Specifically does that imply that we can independently index a tenant data. Meaning we can index the data for particular tenant 1 for hour x in one indexing job and have another indexing job for another tenant 2 for the same hour x. This provides us the flexibility to independently index/reindex the data for a particular tenant.

We don’t want to have 1 data source per client, since that leads to substantial overhead.
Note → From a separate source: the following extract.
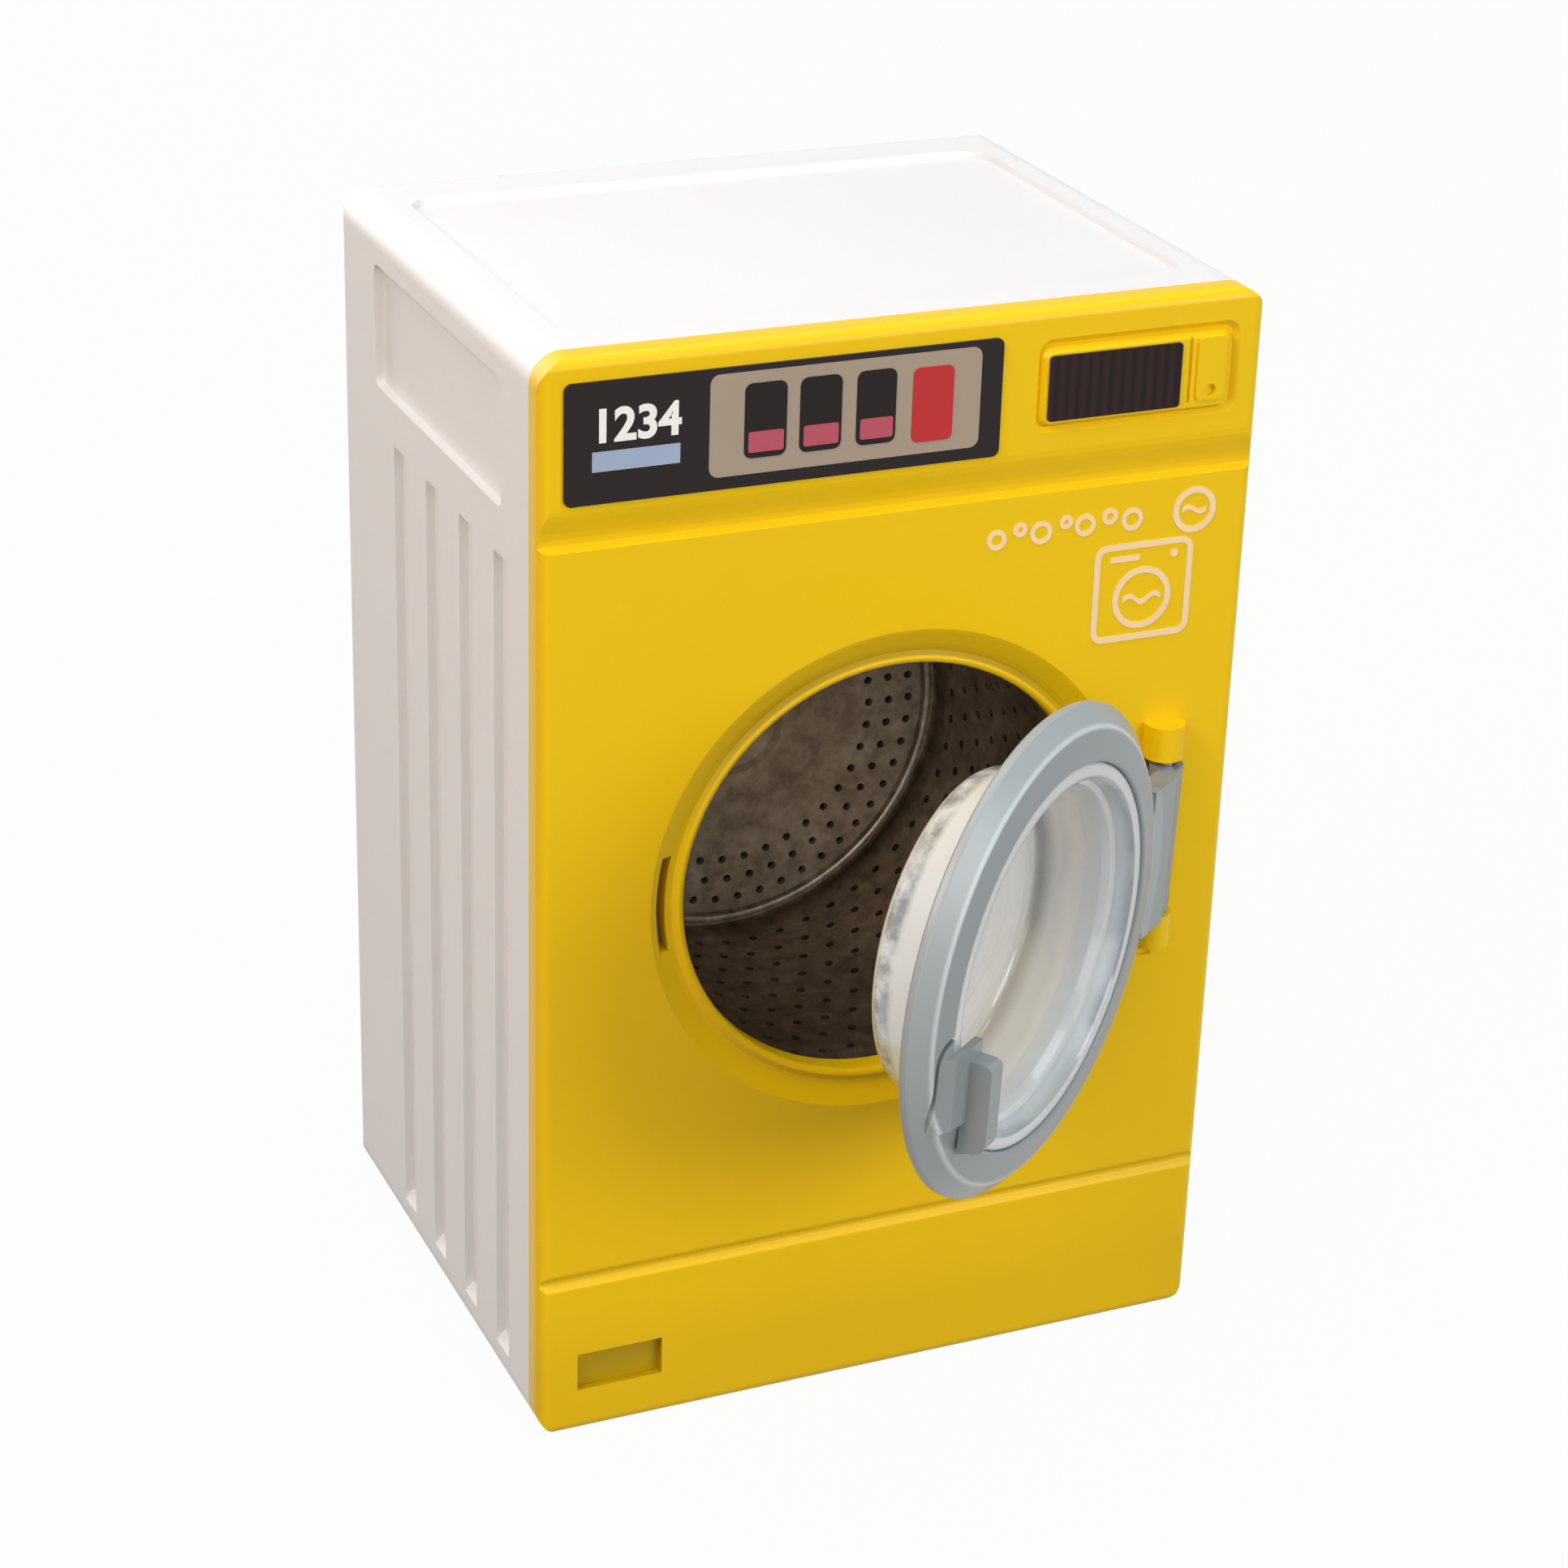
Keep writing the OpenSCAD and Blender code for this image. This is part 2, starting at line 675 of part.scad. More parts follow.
// Barrel round the pin and the arm that carries the ring, drawn closed.
module hinge_arm() {
    front = ring_back_d - arm_t;
    at_front() translate([hinge_x, hinge_d, barrel_z0])
        cylinder(h = barrel_l, r = barrel_r, $fn = small_fn);
    at_front() translate([0, 0, barrel_z0]) linear_extrude(height = barrel_l)
        polygon([[arm_root_x, ring_back_d], [hinge_x - barrel_r + 0.05, ring_back_d],
                 [hinge_x, hinge_d], [hinge_x - 0.2, hinge_d - barrel_r + 0.03],
                 [hinge_x - arm_neck, hinge_d - barrel_r], [hinge_x - 1.2, front],
                 [arm_root_x, front]]);
}

// Outline of the notch for the handle, smaller all round by gap, drawn
// closed from the notch's floor forward to height top_h.
module notch(gap, top_h) {
    u1 = notch_out - gap;
    w1 = notch_top - gap;
    at_front() translate([0, ring_back_d - notch_floor, door_z]) rotate([90, 0, 0])
        linear_extrude(height = top_h - notch_floor) union() {
            translate([-u1, notch_foot]) square([u1 - grip_in, w1 - notch_round - notch_foot]);
            translate([-u1 + notch_round, notch_foot]) square([u1 - notch_round - grip_in, w1 - notch_foot]);
            translate([-u1 + notch_round, w1 - notch_round]) circle(r = notch_round);
        }
}

// Handle: a plate flush in the notch, a web and the upright grip on its edge.
module door_handle() {
    color("slategray") {
        intersection() {
            ring_blank();
            hung() notch(handle_gap, ring_t + over);
        }
        hung() web();
        hung() grip();
    }
}

// Web that rises from the plate in the notch and crosses the window's rim.
module web() {
    low = notch_foot + 0.02;
    high = notch_top - 4 * handle_gap;
    top = web_h + handle_t;
    at_front() translate([0, ring_back_d, door_z + low]) linear_extrude(height = high - low)
        polygon([for (p = [[grip_in, web_h], [ring_hole_r + 0.15, web_h],
                           [ring_hole_r + 0.2, notch_floor + 0.1], [notch_out - 0.4, notch_floor + 0.1],
                           [notch_out - 0.4, ring_edge_h], [ring_hole_r + 0.1, top - 0.15],
                           [grip_in + grip_w, top], [grip_in, top]]) [-p[0], -p[1]]]);
}

// Upright grip: its profile of [height, w] points has rounded upper corners
// and slopes back to the ring at its foot.
module grip() {
    top_h = ring_t + grip_out;
    at_front() translate([-grip_in - grip_w, ring_back_d, door_z]) rotate([90, 0, 90])
        linear_extrude(height = grip_w)
        polygon(concat(
            [[-web_h, notch_foot + 0.02], [-ring_t - 0.02, notch_foot + 0.02],
             [-ring_t - 0.02, grip_foot]],
            arc(-top_h + 0.9, grip_foot + 1.1, 0.9, -90, -180),
            arc(-top_h + grip_round, grip_top - grip_round, grip_round, 180, 90),
            [[-web_h, grip_top]]));
}

// Clear window: flange, flat rim level with the ring and a deep round bowl.
module door_window() {
    end = -bowl_depth;
    inner_end_r = bowl_end_r - bowl_wall;
    neck_r = ring_hole_r - 0.05;
    rim_h = window_rim_h;
    color([0.85, 0.9, 0.95, 0.5]) door_turned() polygon(concat(
        [[0, end + bowl_wall - 0.1]],
        arc(inner_end_r - 0.5, end + bowl_wall + 0.5, 0.5, -90, -5),
        [[bowl_root_r - bowl_wall - 0.15, -0.1], [bowl_root_r - bowl_wall, 0.35],
         [bowl_root_r - 0.3, 0.5], [window_rim_r - 0.12, rim_h - 0.1], [window_rim_r, rim_h],
         [neck_r - 0.1, rim_h], [neck_r, rim_h - 0.1], [neck_r, counter_h],
         [flange_r, counter_h], [flange_r, 0],
         [bowl_root_r, 0], [bowl_root_r - 0.1, -0.9]],
        arc(bowl_end_r - bowl_round, end + bowl_round, bowl_round, -5, -90),
        [[0, end - 0.1]]));
}

// Ring that holds the window in from behind.
module door_back_ring() {
    color("slategray") door_turned() polygon([
        [bowl_root_r + 0.05, 0], [bowl_root_r + 0.05, -back_ring_t + 0.2],
        [bowl_root_r + 0.25, -back_ring_t], [back_ring_r - 0.3, -back_ring_t],
        [back_ring_r, -back_ring_t + 0.3], [back_ring_r, 0]]);
}

cabinet_shell();
front_panel();
back_cover();
cover_screws();
control_label();
display_label();
shaft_bush();
hinge_pin();
drum_shell();
drum_back_disc();
drum_shaft();
shaft_washer();
shaft_screw();
door_ring();
door_window();
door_back_ring();
door_handle();
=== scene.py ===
"""Looks of a toy front-loading washing machine: finishes, prints, light and camera."""

import logging
import math
from dataclasses import dataclass, field
from enum import Enum
from typing import Any, Callable, Iterable, Optional, Sequence

import bmesh
import bpy
from mathutils import Matrix, Vector

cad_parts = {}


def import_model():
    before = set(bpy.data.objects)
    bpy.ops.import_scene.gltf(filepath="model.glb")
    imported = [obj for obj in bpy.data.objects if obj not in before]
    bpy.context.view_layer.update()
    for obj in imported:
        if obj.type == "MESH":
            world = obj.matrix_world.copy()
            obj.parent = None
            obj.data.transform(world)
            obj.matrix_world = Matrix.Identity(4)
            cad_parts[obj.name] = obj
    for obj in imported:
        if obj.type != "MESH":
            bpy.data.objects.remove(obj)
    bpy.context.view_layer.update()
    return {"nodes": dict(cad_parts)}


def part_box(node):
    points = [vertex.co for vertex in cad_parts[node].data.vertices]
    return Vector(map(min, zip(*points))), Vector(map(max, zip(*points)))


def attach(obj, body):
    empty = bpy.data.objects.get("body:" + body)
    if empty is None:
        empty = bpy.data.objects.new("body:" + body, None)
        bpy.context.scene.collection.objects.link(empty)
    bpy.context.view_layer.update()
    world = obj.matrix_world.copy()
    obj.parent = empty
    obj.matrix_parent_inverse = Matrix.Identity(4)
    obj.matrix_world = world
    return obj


LOG = logging.getLogger("toy_washer")
MM: float = 0.001
Colour = tuple[float, float, float, float]
Triple = tuple[float, float, float]
PANEL_Y: float = -15.75
DOOR_CENTRE: Triple = (2.93, -25.13, 29.86)
DOOR_AXIS: Triple = (0.5874, -0.8085, -0.0349)
SEAT_CENTRE: Triple = (0.0, PANEL_Y, 30.3)
SEAT_AXIS: Triple = (0.0, -1.0, 0.0)
PLASTIC_IOR: float = 1.49
INK_MM: float = 0.04
GRAIN_STRENGTH: float = 0.5
LETTER_SWELL: float = 0.03
UPRIGHT: Matrix = Matrix.Rotation(math.pi / 2, 4, "X")
AIM: Triple = (0.0, 0.0, 0.03)


def srgb(red: float, green: float, blue: float) -> Colour:
    """Turns 0-255 screen values into a linear colour.

    Args:
        red: Red, 0 to 255.
        green: Green, 0 to 255.
        blue: Blue, 0 to 255.

    Returns:
        The linear RGBA colour.
    """
    def one(value: float) -> float:
        """Converts one channel."""
        v = value / 255
        return v / 12.92 if v <= 0.04045 else ((v + 0.055) / 1.055) ** 2.4
    return (one(red), one(green), one(blue), 1.0)


def shade(colour: Colour, factor: float) -> Colour:
    """Scales a colour's brightness, keeping it opaque."""
    return (colour[0] * factor, colour[1] * factor, colour[2] * factor, 1.0)


# ---------------------------------------------------------------- node tools


def fill_in(node: Any, values: dict[str, Any]) -> None:
    """Sets a node's plain inputs, by name."""
    for name, value in values.items():
        node.inputs[name].default_value = value


@dataclass
class NodeSheet:
    """A small helper for laying out the nodes of a material or a group."""

    tree: Any

    def add(self, kind: str, **values: Any) -> Any:
        """Adds a node and sets its attributes.

        Args:
            kind: The node's Blender type name.
            values: Attributes to set on the node.

        Returns:
            The new node.
        """
        node = self.tree.nodes.new(kind)
        for name, value in values.items():
            setattr(node, name, value)
        return node

    def join(self, source: Any, target: Any) -> None:
        """Links an output socket to an input socket."""
        self.tree.links.new(source, target)

    def place(self) -> Any:
        """Gives the point's place on the object, in metres."""
        return self.add("ShaderNodeTexCoord").outputs["Object"]

    def axes(self) -> Any:
        """Gives the X, Y and Z of the point's place, by name."""
        split = self.add("ShaderNodeSeparateXYZ")
        self.join(self.place(), split.inputs["Vector"])
        return split.outputs

    def maths(self, operation: str, first: Any, second: Any = None, third: Any = None) -> Any:
        """Adds a maths node fed by sockets or plain numbers.

        Args:
            operation: The maths operation.
            first: A socket or a number.
            second: A socket, a number, or nothing.
            third: A socket, a number, or nothing.

        Returns:
            The node's output socket.
        """
        node = self.add("ShaderNodeMath", operation=operation)
        for slot, value in enumerate((first, second, third)):
            if value is None:
                continue
            if isinstance(value, (int, float)):
                node.inputs[slot].default_value = value
            else:
                self.join(value, node.inputs[slot])
        return node.outputs[0]

    def clamp(self, value: Any, top: float = 1.0) -> Any:
        """Keeps a value between nought and a top."""
        return self.maths("MINIMUM", self.maths("MAXIMUM", value, 0.0), top)

    def ramp(self, source: Any, stops: Sequence[tuple[float, Colour]], reach: float = 1.0) -> Any:
        """Turns a value into a colour.

        Args:
            source: The value's socket.
            stops: Values and the colours they give.
            reach: The value that the ramp's end stands for.

        Returns:
            The colour socket.
        """
        node = self.add("ShaderNodeValToRGB")
        elements = node.color_ramp.elements
        while len(elements) < len(stops):
            elements.new(0.5)
        for element, (value, colour) in zip(elements, stops):
            element.position = value / reach
            element.color = colour
        self.join(self.maths("DIVIDE", source, reach), node.inputs["Fac"])
        return node.outputs["Color"]

    def blend(self, kind: str, first: Any, second: Any, factor: Any = 1.0) -> Any:
        """Mixes two colours.

        Args:
            kind: The blend type.
            first: Colour socket below.
            second: Colour socket or plain colour above.
            factor: A socket or a number.

        Returns:
            The mixed colour's socket.
        """
        node = self.add("ShaderNodeMix", data_type="RGBA", blend_type=kind)
        for label, value in (("A", first), ("B", second), ("Factor", factor)):
            if isinstance(value, (int, float, tuple)):
                node.inputs[label].default_value = value
            else:
                self.join(value, node.inputs[label])
        return node.outputs["Result"]

    def noise(self, scale: float, detail: float, roughness: float = 0.5) -> Any:
        """Adds a noise pattern fixed to the object and returns its value."""
        node = self.add("ShaderNodeTexNoise")
        fill_in(node, {"Scale": scale, "Detail": detail, "Roughness": roughness})
        self.join(self.place(), node.inputs["Vector"])
        return node.outputs["Fac"]

    def group(self, tree: Any, values: Optional[dict[str, float]] = None) -> Any:
        """Places a shader group.

        Args:
            tree: The group.
            values: Values for its inputs, by name.

        Returns:
            The group's output sockets.
        """
        node = self.add("ShaderNodeGroup", node_tree=tree)
        fill_in(node, values or {})
        return node.outputs

    def bump(self, height: Any, strength: float, depth_mm: float, shader: Any) -> None:
        """Gives a shader the small relief of a height pattern.

        Args:
            height: The pattern's socket.
            strength: How strongly it shows.
            depth_mm: Its depth, in millimetres.
            shader: The shader node.
        """
        node = self.add("ShaderNodeBump")
        fill_in(node, {"Strength": strength, "Distance": depth_mm * MM})
        self.join(height, node.inputs["Height"])
        self.join(node.outputs["Normal"], shader.inputs["Normal"])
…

Index task above implies to either hadoop index task or the overlord index task.

Thanks

Roshan PV

The partitionSpec specifies how data is partitioned within Druid.
Have you taken a look at:

http://druid.io/docs/0.9.0/querying/multitenancy.html

Hi Yang,

Right now we are facing many scenarios where in only 1 of 100 tenant’s data needs to be re-indexed, since the upstream data source edited some old events. Instead of re-indexing the data for all 100 clients, is it possible to re-index the data of only 1 client and retain the indexed data of the other 99 clients, if we partition the data based on tenant_id column using paritionSpec ?

Thanks

Roshan PV

Hey Roshan,

No this is not possible. Currently re-indexing any data for a time range means reindexing all data for that same time range. One possible compromise is to have shared datasources for groups of tenants, rather than a single datasource for all tenants. That way, when you want to reindex one tenant’s data, you only have to reindex that group and not everything.

Hi Gian,

Wondering what would be the cost of having a datasource per tenant to solve this issue?

thanks

Guru